I am analyzing a consumer survey and there are both Dutch (NL) and French (FR) respondents. Depending on the answer they gave when we asked about their mother language they got the same questionnaire but translated in Dutch or French. The problem is that the output of Qualtrics (the survey software) gave us the following output:
User_Language | Q1_NL | Q2_NL | ... | Q1_FR | Q_FR | ... |
---|---|---|---|---|---|---|
NL | 1 | 3 | ... | ... | ||
NL | 4 | 4 | .. | ... | ||
NL | 1 | 3 | ... | ... | ||
NL | 2 | 5 | ... | ... | ||
... | ... | ... | ... | ... | ... | ... |
FR | ... | 3 | 2 | ... | ||
FR | .. | 4 | 3 | ... | ||
FR | ... | 2 | 5 | ... | ||
FR | ... | 1 | 2 | ... |
As you can see the answers for the Dutch-speaking participants were recorded in the first n columns, while the French answers were recorded in the following n columns.
How can I cut the French answers from the last n columns and append them on the bottom of the DataFrame as those are answers to the exact same questions?
Thanks!
EDIT: Solutions that make use of grouping by the strings "Q1" or "Q2" are unfortunately not viable as the column names are actually the questions, this was just an example value. I do know the exact range of the French answers and the Dutch answers.
CodePudding user response:
If there aren't any overlapping values you could simply split the data frame into two data frames based on where the dutch values "stop" and the french "start" rename the value columns of those two data frames Q2_NL and so on to simply Q2 ... and then concatenate those frames again into one.

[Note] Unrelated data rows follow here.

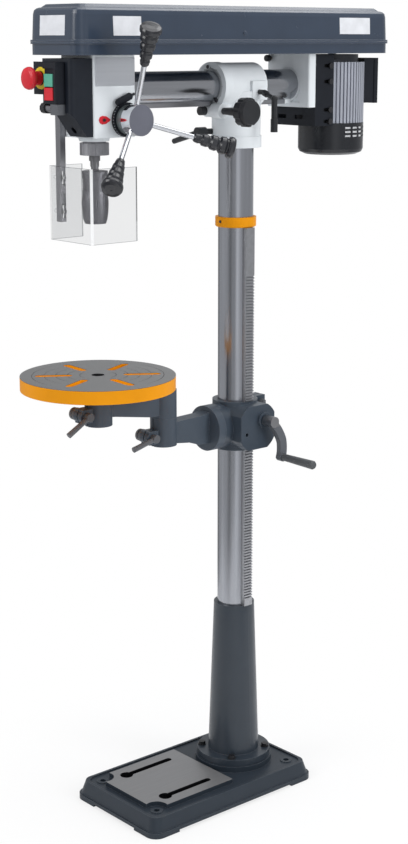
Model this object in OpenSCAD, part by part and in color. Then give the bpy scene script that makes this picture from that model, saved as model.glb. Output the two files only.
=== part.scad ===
// Radial arm drill on a floor base: swivelling ram, tilting head, belt drive and a lifting round table.
// Millimetres, +Z up. Origin: centre of the four anchor holes, on the floor.
// -Y is the spindle side, +Y the motor side, +X the side with the feed handle.

/* [Base] */
// Base width over the foot lip, along X
base_w = 274; // [240:1:320]
// Base length over the foot lip, along Y
base_l = 458; // [420:1:520]
// Height of the base deck
deck_z = 38; // [34:1:60]
// Inward lean of the skirt on each side
skirt_in = 8; // [5:1:20]
// Corner radius of the base
base_cr = 26; // [15:1:40]
// Width of the raised rim round the deck
rim_w = 6; // [4:1:12]
// Skirt wall of the base casting
skirt_t = 9; // [6:1:14]
// Height of the foot lip
lip_h = 12; // [8:1:16]
// Height of the cut-outs between the corner feet
foot_cut = 5; // [3:1:9]
// Length of each corner foot
foot_l = 68; // [50:1:90]
// Anchor hole spacing across
anchor_x = 184; // [160:1:200]
// Anchor hole spacing along
anchor_y = 372; // [340:1:390]
// Anchor hole radius
anchor_r = 6.5; // [5:0.5:8]
// Height of the machined pad above the deck
pad_h = 10; // [6:1:12]
// Half width of the machined pad
pad_hw = 99; // [90:1:105]
// Clamp slot offset from the middle
slot_x = 66; // [50:1:75]
// Clamp slot width
slot_w = 14; // [10:1:16]
// Radius of the round end of the clamp slots
key_r = 14; // [11:1:16]

/* [Column] */
// Column outside diameter
col_d = 73; // [65:1:80]
// Column wall
col_t = 6; // [4:1:10]
// Column axis behind the base centre
col_y = 111; // [105:1:120]
// Height of the column top
col_top = 1462; // [1400:1:1500]
// Radius of the raised ring on the base
ring_r = 84.5; // [80:0.5:90]
// Height of the raised ring above the deck
ring_h = 13; // [10:1:20]
// Support flange radius
flange_r = 80.5; // [74:0.5:84]
// Support flange thickness
flange_t = 15; // [12:1:20]
// Support cone radius at the foot
cone_r1 = 56; // [48:0.5:60]
// Support cone radius at the top
cone_r2 = 44; // [42:0.5:50]
// Height of the support cone top
cone_top = 408; // [360:1:440]
// Bolt circle radius of the support
sup_bc = 70; // [62:1:71]
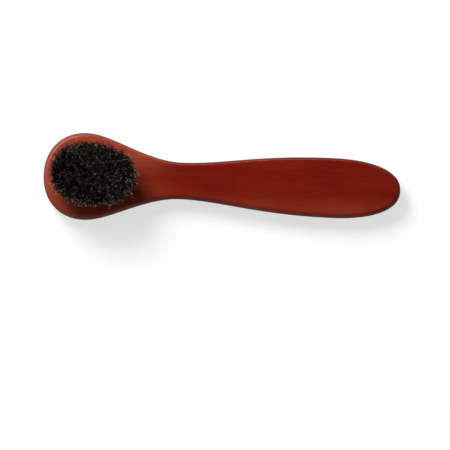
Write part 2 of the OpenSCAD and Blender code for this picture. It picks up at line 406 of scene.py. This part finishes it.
def edge_faces(half, count):
    """Quads between neighbouring rings of the edge, as one strip of the UV map for each side."""
    section = edge_section(HEAD_ROUND)
    line, spot = grid(len(section) - 1, count)
    low, high = line * count + spot, (line + 1) * count + spot
    low_next, high_next = line * count + (spot + 1) % count, (line + 1) * count + (spot + 1) % count
    rise = np.concatenate([[0], np.cumsum(np.linalg.norm(np.diff(section, axis=0), axis=1))])
    steps = len(half) - 1
    lower = spot >= steps
    start = (spot - steps * lower) / steps
    base = np.where(lower, UV_LOWER_SIDE, UV_UPPER_SIDE)
    tall = UV_LENGTH / np.linalg.norm(np.diff(half, axis=0), axis=1).sum()
    uv = np.stack([
        np.stack([UV_START + UV_LENGTH * (start + step / steps), base + tall * rise[line + up]], 1)
        for step, up in ((0, 0), (0, 1), (1, 1), (1, 0))], 1).reshape(-1, 2)
    return np.stack([low, high, high_next, low_next], 1), uv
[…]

CodePudding user response:
IIUC, you can add a helper column, rename the columns to something common, and stack
/unstack
(df
.assign(index=df.groupby('User_Language').cumcount())
.set_index(['User_Language', 'index'])
.rename(columns=lambda c: c.split('_')[0])
.stack().unstack()
.droplevel('index').reset_index()
)
output:
User_Language Q1 Q2
0 FR 3 2
1 FR 4 3
2 FR 2 5
3 FR 1 2
4 NL 1 3
5 NL 4 4
6 NL 1 3
7 NL 2 5
CodePudding user response:
One approach would be to group
the dataframe along column axis and select the first non null value per row
s = df.set_index('User_Language')
s.groupby(s.columns.str.split('_').str[0], axis=1).first()
Q1 Q2
User_Language
NL 1 3
NL 4 4
NL 1 3
NL 2 5
FR 3 2
FR 4 3
FR 2 5
FR 1 2